Implementing TLS: step 1
Alexander Kabaev
kabaev at mail.ru
Thu Jun 19 17:58:52 PDT 2003
On Thu, 19 Jun 2003 16:30:42 -0700
Marcel Moolenaar <marcel at xcllnt.net> wrote:
> On Thu, Jun 19, 2003 at 04:03:30PM -0700, Julian Elischer wrote:
> >
> > > The compiler generates access sequences according to the runtime
> > > specification which in general means that all offsets to the TLS
> > > are based on some TLS base address. On ia64 the thread pointer
> > > points to the TLS and serves as the TLS base address.
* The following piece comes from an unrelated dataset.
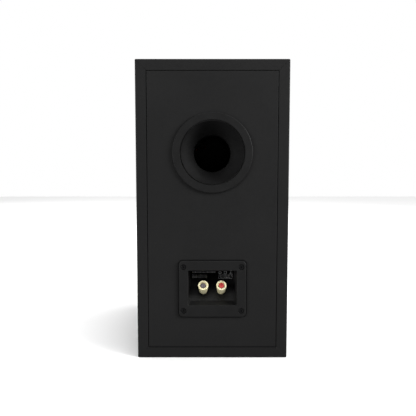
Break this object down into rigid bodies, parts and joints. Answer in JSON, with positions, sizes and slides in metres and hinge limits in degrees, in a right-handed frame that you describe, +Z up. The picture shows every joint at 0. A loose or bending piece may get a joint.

On other
> > > architectures there may be an indirection. This means that on ia64
> > > the lack of TLS still requires us to allocate something for the
> > > thread pointer to point to. On other architectures this may not be
> > > the case.
> > >
> > > A typical access sequence on i386 is:
> > >
> > > 00000000 <x>:
> > > 0: 55 push %ebp
> > > 1: 89 e5 mov %esp,%ebp
> > > 3: 65 a1 00 00 00 00 mov %gs:0x0,%eax
> > > 9: 8b 80 00 00 00 00 mov 0x0(%eax),%eax
> > > f: c9 leave
> > > 10: c3 ret
> >
> > The example you show doesn't have any offset into the TLS,
> > just returning the base address of the dtv, correct?
>
> This is an access sequence for static TLS. There's no DTV in that
> case.
>
Actually, the code looks like this:
mov 0x0(%eax),%eax ;; return DTV address (or null if static)
mov -4(%eax), %eax ;; return first int variable in TLS.
i.e. i386 is using TLS Type II, where variables are addressed using
_negative_ offsets relative to thread pointer (%gs:0).